In this case, I want to change the addressing. Which you can do by clicking into that pill with the delta symbol, hover over Compute Using, and instead of it computing by the default Table (across), I want it to be computed by Order Date. So if I click Order Date, we should see those numbers change. And we do. They now go from 1 through 4 for each of my three Category dimension members.
And just to ensure that those are giving me the correct mark order in chronological order, I will hover over each one just to make sure it starts at 2016 for the number one. Number two is 2017. That’s the second year in my dataset. So that’s correct. 2018 is third. 2019 is fourth. So perfect, that’s working.
I might clean this up a little bit by centering these. You could make the font bold, white, whatever you want to do. I also no longer need this second axis. It’s very repetitive because these are synchronized.
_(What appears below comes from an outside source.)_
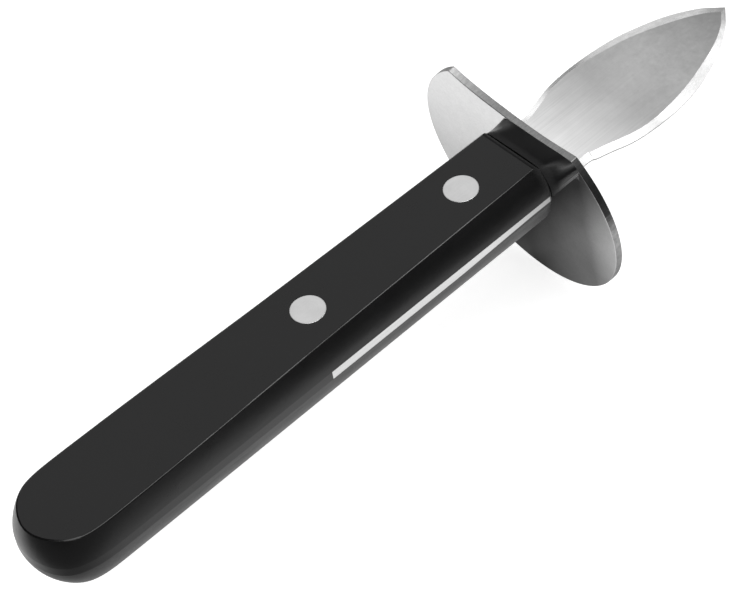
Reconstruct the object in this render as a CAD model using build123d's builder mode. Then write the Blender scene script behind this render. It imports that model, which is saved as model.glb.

So they’re on the exact same scale. So I’ll right-click and deselect– whoops, not Synchronize but deselect Show Header.
And we end up with this nice, connected scatter plot showing me not only how the dimension members are performing but showing me how they have moved across four years of time. We then leveraged a dual-axis to help our end user orient themselves with the chart and understand how to read this in chronological order.
This has been Ryan with Playfair Data TV – thanks for watching!